Write out all the material exactly. Leave nothing out.
------------------------
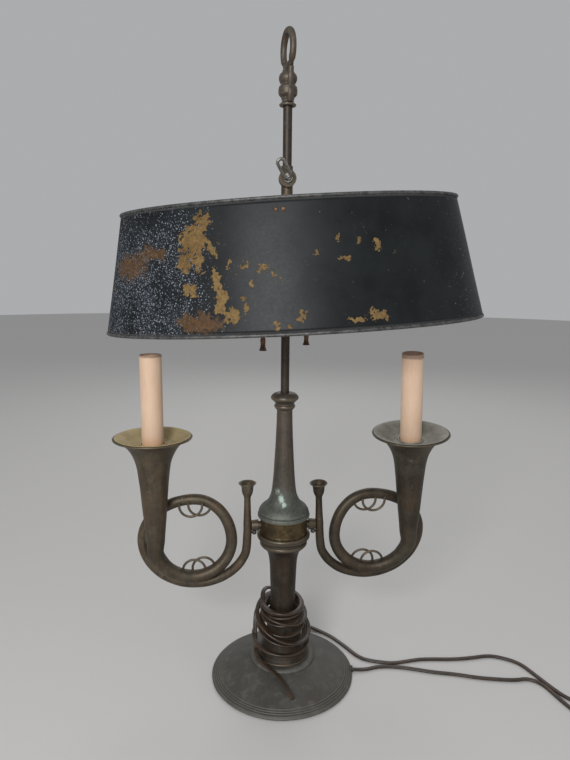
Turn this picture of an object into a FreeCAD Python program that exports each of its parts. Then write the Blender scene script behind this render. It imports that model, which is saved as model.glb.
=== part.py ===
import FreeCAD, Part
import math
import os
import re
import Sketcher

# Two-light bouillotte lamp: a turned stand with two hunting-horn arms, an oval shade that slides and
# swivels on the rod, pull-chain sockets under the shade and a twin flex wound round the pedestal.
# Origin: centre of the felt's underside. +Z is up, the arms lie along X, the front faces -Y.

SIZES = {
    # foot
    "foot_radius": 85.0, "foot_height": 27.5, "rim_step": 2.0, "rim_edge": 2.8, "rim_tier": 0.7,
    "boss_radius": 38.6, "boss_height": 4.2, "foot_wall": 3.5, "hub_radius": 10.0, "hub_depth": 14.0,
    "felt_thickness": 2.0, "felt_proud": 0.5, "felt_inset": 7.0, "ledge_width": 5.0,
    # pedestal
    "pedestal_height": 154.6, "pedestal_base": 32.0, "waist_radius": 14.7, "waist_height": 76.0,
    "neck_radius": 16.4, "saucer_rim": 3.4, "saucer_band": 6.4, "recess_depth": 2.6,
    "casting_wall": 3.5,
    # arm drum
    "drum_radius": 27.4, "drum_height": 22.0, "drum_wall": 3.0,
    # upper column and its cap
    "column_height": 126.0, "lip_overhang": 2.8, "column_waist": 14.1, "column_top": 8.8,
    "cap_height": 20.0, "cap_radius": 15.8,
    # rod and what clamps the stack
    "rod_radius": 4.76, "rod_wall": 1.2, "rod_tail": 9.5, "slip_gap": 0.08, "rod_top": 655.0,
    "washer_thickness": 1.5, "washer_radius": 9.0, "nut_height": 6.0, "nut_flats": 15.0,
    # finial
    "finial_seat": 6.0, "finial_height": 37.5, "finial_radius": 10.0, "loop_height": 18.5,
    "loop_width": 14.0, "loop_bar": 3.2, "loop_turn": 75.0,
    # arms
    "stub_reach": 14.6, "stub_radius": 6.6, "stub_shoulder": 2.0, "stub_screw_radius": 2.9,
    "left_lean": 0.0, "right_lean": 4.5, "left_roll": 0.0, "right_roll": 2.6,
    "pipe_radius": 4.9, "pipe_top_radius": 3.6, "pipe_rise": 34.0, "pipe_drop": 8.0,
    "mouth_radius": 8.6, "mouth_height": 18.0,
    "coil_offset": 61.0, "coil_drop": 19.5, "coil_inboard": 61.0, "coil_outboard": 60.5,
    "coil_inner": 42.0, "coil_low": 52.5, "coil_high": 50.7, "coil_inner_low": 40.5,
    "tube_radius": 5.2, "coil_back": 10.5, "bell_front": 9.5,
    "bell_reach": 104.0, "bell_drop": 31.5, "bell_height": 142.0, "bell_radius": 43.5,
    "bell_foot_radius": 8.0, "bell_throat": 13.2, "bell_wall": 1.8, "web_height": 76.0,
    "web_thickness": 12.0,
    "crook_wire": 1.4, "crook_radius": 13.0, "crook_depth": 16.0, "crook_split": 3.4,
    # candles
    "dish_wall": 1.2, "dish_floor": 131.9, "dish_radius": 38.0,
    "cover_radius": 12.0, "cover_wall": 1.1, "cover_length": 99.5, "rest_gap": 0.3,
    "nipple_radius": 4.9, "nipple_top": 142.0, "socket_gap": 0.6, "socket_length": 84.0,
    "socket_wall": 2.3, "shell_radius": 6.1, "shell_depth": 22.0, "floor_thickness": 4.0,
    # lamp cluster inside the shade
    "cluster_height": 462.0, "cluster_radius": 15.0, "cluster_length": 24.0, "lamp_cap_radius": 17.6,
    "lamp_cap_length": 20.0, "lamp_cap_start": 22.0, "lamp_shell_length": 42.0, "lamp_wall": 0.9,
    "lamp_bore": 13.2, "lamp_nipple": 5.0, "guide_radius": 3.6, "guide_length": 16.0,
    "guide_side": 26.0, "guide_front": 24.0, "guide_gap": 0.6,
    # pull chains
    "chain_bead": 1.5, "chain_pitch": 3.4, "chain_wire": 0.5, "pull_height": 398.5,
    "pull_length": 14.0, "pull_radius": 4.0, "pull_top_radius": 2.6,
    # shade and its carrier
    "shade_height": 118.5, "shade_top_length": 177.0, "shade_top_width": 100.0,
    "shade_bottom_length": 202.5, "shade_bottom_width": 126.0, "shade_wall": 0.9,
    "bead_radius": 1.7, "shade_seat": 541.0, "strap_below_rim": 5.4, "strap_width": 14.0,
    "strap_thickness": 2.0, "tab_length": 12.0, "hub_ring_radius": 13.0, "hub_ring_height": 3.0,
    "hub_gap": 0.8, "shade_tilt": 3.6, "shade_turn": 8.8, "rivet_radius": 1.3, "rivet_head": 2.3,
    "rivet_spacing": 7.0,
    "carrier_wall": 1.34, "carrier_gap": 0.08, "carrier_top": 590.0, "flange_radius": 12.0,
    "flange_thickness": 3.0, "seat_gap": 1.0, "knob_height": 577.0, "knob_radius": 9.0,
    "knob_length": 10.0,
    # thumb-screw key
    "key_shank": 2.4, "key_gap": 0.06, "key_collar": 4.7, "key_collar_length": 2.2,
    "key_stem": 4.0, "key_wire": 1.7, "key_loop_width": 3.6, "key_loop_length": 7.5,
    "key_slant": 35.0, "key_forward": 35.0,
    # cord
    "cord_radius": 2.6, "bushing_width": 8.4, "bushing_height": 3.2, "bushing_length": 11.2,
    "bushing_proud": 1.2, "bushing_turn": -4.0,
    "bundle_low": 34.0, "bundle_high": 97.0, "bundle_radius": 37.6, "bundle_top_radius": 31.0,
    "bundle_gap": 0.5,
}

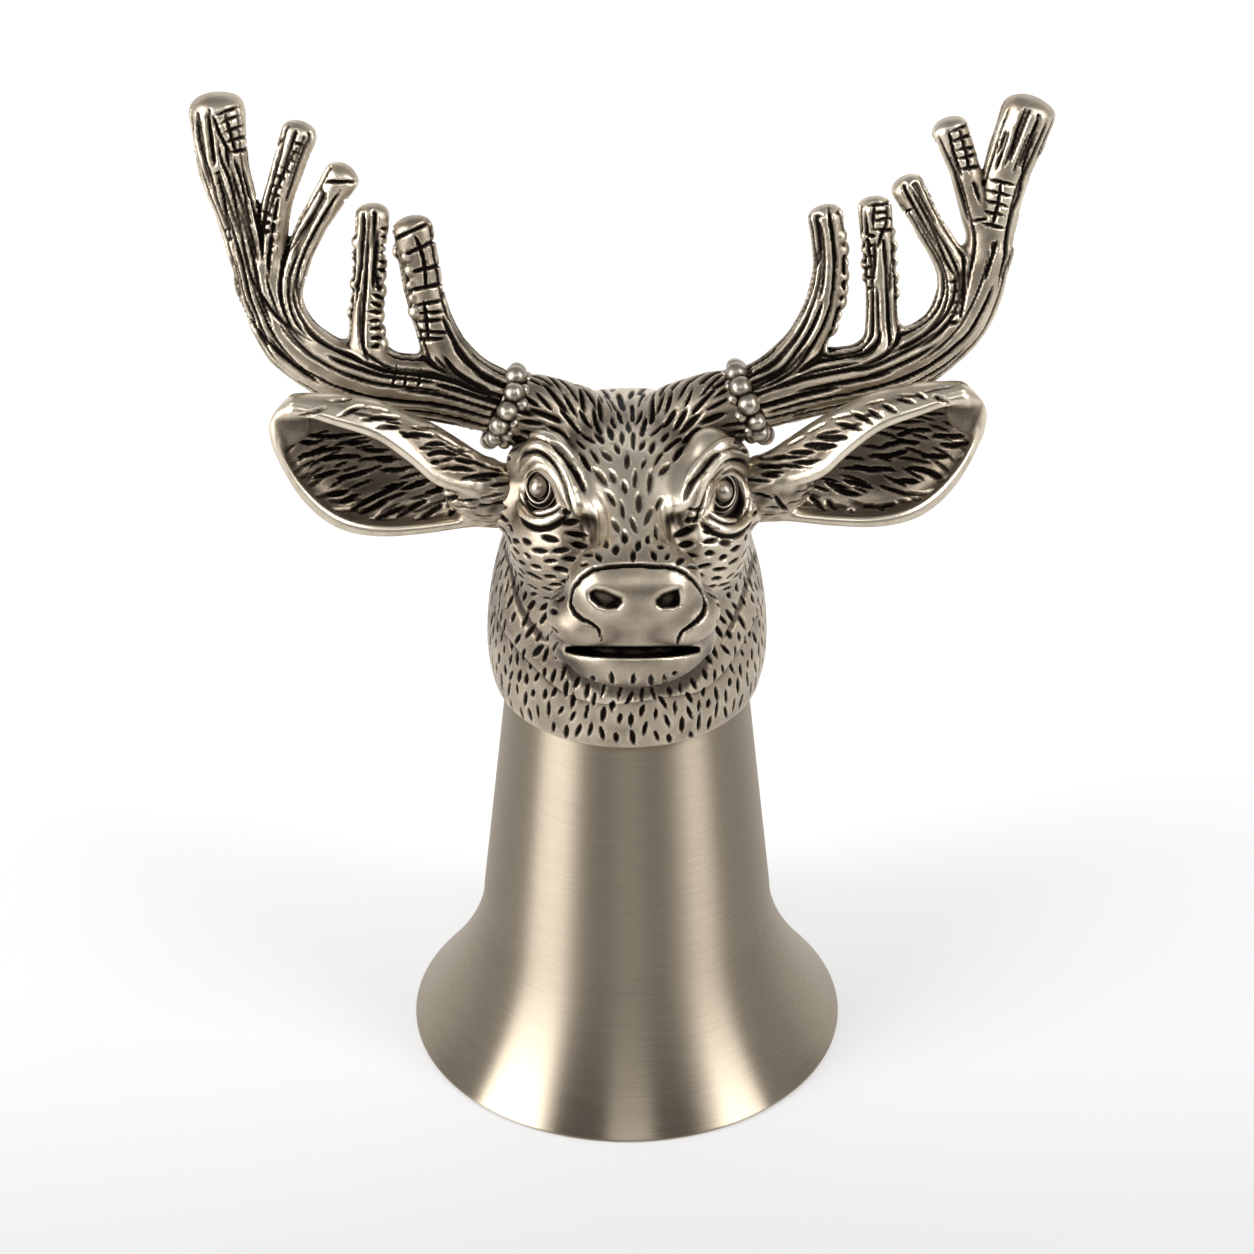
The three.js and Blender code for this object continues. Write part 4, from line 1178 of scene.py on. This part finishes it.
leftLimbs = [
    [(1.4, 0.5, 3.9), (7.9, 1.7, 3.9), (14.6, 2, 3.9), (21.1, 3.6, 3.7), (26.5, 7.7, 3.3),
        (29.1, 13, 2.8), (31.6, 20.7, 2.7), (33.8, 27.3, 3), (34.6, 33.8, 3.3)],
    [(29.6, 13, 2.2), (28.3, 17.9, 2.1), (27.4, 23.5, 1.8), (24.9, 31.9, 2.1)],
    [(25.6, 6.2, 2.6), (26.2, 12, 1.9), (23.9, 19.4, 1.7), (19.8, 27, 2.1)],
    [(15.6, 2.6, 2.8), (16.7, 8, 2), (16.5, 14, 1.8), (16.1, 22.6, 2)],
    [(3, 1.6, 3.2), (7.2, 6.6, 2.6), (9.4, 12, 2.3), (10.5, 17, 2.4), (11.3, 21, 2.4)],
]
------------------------
**ANSWER FOR THE TASK**
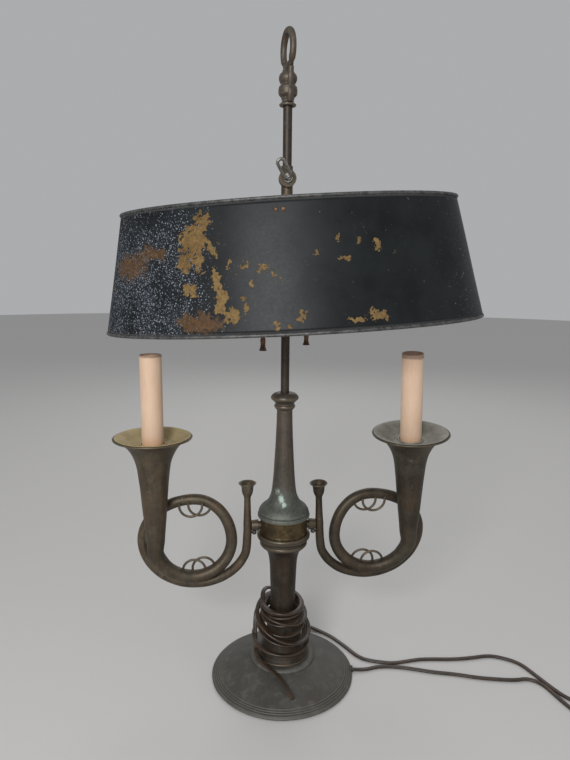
Turn this picture of an object into a FreeCAD Python program that exports each of its parts. Then write the Blender scene script behind this render. It imports that model, which is saved as model.glb.
=== part.py ===
import FreeCAD, Part
import math
import os
import re
import Sketcher

# Two-light bouillotte lamp: a turned stand with two hunting-horn arms, an oval shade that slides and
# swivels on the rod, pull-chain sockets under the shade and a twin flex wound round the pedestal.
# Origin: centre of the felt's underside. +Z is up, the arms lie along X, the front faces -Y.

SIZES = {
    # foot
    "foot_radius": 85.0, "foot_height": 27.5, "rim_step": 2.0, "rim_edge": 2.8, "rim_tier": 0.7,
    "boss_radius": 38.6, "boss_height": 4.2, "foot_wall": 3.5, "hub_radius": 10.0, "hub_depth": 14.0,
    "felt_thickness": 2.0, "felt_proud": 0.5, "felt_inset": 7.0, "ledge_width": 5.0,
    # pedestal
    "pedestal_height": 154.6, "pedestal_base": 32.0, "waist_radius": 14.7, "waist_height": 76.0,
    "neck_radius": 16.4, "saucer_rim": 3.4, "saucer_band": 6.4, "recess_depth": 2.6,
    "casting_wall": 3.5,
    # arm drum
    "drum_radius": 27.4, "drum_height": 22.0, "drum_wall": 3.0,
    # upper column and its cap
    "column_height": 126.0, "lip_overhang": 2.8, "column_waist": 14.1, "column_top": 8.8,
    "cap_height": 20.0, "cap_radius": 15.8,
    # rod and what clamps the stack
    "rod_radius": 4.76, "rod_wall": 1.2, "rod_tail": 9.5, "slip_gap": 0.08, "rod_top": 655.0,
    "washer_thickness": 1.5, "washer_radius": 9.0, "nut_height": 6.0, "nut_flats": 15.0,
    # finial
    "finial_seat": 6.0, "finial_height": 37.5, "finial_radius": 10.0, "loop_height": 18.5,
    "loop_width": 14.0, "loop_bar": 3.2, "loop_turn": 75.0,
    # arms
    "stub_reach": 14.6, "stub_radius": 6.6, "stub_shoulder": 2.0, "stub_screw_radius": 2.9,
    "left_lean": 0.0, "right_lean": 4.5, "left_roll": 0.0, "right_roll": 2.6,
    "pipe_radius": 4.9, "pipe_top_radius": 3.6, "pipe_rise": 34.0, "pipe_drop": 8.0,
    "mouth_radius": 8.6, "mouth_height": 18.0,
    "coil_offset": 61.0, "coil_drop": 19.5, "coil_inboard": 61.0, "coil_outboard": 60.5,
    "coil_inner": 42.0, "coil_low": 52.5, "coil_high": 50.7, "coil_inner_low": 40.5,
    "tube_radius": 5.2, "coil_back": 10.5, "bell_front": 9.5,
    "bell_reach": 104.0, "bell_drop": 31.5, "bell_height": 142.0, "bell_radius": 43.5,
    "bell_foot_radius": 8.0, "bell_throat": 13.2, "bell_wall": 1.8, "web_height": 76.0,
    "web_thickness": 12.0,
    "crook_wire": 1.4, "crook_radius": 13.0, "crook_depth": 16.0, "crook_split": 3.4,
    # candles
    "dish_wall": 1.2, "dish_floor": 131.9, "dish_radius": 38.0,
    "cover_radius": 12.0, "cover_wall": 1.1, "cover_length": 99.5, "rest_gap": 0.3,
    "nipple_radius": 4.9, "nipple_top": 142.0, "socket_gap": 0.6, "socket_length": 84.0,
    "socket_wall": 2.3, "shell_radius": 6.1, "shell_depth": 22.0, "floor_thickness": 4.0,
    # lamp cluster inside the shade
    "cluster_height": 462.0, "cluster_radius": 15.0, "cluster_length": 24.0, "lamp_cap_radius": 17.6,
    "lamp_cap_length": 20.0, "lamp_cap_start": 22.0, "lamp_shell_length": 42.0, "lamp_wall": 0.9,
    "lamp_bore": 13.2, "lamp_nipple": 5.0, "guide_radius": 3.6, "guide_length": 16.0,
    "guide_side": 26.0, "guide_front": 24.0, "guide_gap": 0.6,
    # pull chains
    "chain_bead": 1.5, "chain_pitch": 3.4, "chain_wire": 0.5, "pull_height": 398.5,
    "pull_length": 14.0, "pull_radius": 4.0, "pull_top_radius": 2.6,
    # shade and its carrier
    "shade_height": 118.5, "shade_top_length": 177.0, "shade_top_width": 100.0,
    "shade_bottom_length": 202.5, "shade_bottom_width": 126.0, "shade_wall": 0.9,
    "bead_radius": 1.7, "shade_seat": 541.0, "strap_below_rim": 5.4, "strap_width": 14.0,
    "strap_thickness": 2.0, "tab_length": 12.0, "hub_ring_radius": 13.0, "hub_ring_height": 3.0,
    "hub_gap": 0.8, "shade_tilt": 3.6, "shade_turn": 8.8, "rivet_radius": 1.3, "rivet_head": 2.3,
    "rivet_spacing": 7.0,
    "carrier_wall": 1.34, "carrier_gap": 0.08, "carrier_top": 590.0, "flange_radius": 12.0,
    "flange_thickness": 3.0, "seat_gap": 1.0, "knob_height": 577.0, "knob_radius": 9.0,
    "knob_length": 10.0,
    # thumb-screw key
    "key_shank": 2.4, "key_gap": 0.06, "key_collar": 4.7, "key_collar_length": 2.2,
    "key_stem": 4.0, "key_wire": 1.7, "key_loop_width": 3.6, "key_loop_length": 7.5,
    "key_slant": 35.0, "key_forward": 35.0,
    # cord
    "cord_radius": 2.6, "bushing_width": 8.4, "bushing_height": 3.2, "bushing_length": 11.2,
    "bushing_proud": 1.2, "bushing_turn": -4.0,
    "bundle_low": 34.0, "bundle_high": 97.0, "bundle_radius": 37.6, "bundle_top_radius": 31.0,
    "bundle_gap": 0.5,
}

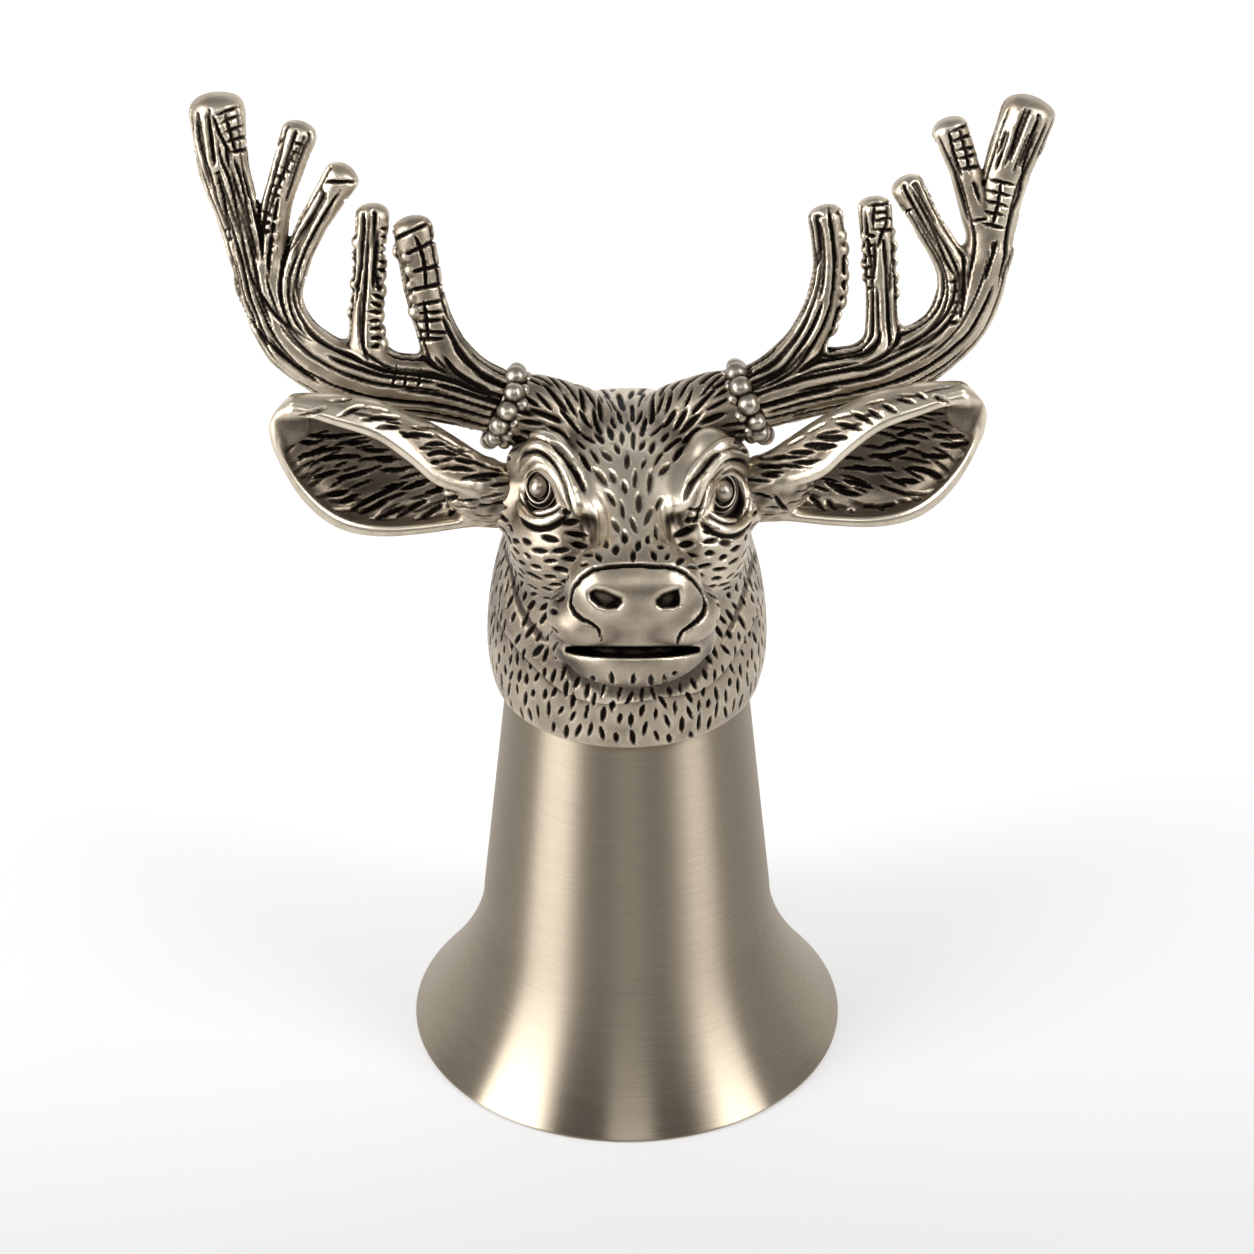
The three.js and Blender code for this object continues. Write part 4, from line 1178 of scene.py on. This part finishes it.
leftLimbs = [
    [(1.4, 0.5, 3.9), (7.9, 1.7, 3.9), (14.6, 2, 3.9), (21.1, 3.6, 3.7), (26.5, 7.7, 3.3),
        (29.1, 13, 2.8), (31.6, 20.7, 2.7), (33.8, 27.3, 3), (34.6, 33.8, 3.3)],
    [(29.6, 13, 2.2), (28.3, 17.9, 2.1), (27.4, 23.5, 1.8), (24.9, 31.9, 2.1)],
    [(25.6, 6.2, 2.6), (26.2, 12, 1.9), (23.9, 19.4, 1.7), (19.8, 27, 2.1)],
    [(15.6, 2.6, 2.8), (16.7, 8, 2), (16.5, 14, 1.8), (16.1, 22.6, 2)],
    [(3, 1.6, 3.2), (7.2, 6.6, 2.6), (9.4, 12, 2.3), (10.5, 17, 2.4), (11.3, 21, 2.4)],
]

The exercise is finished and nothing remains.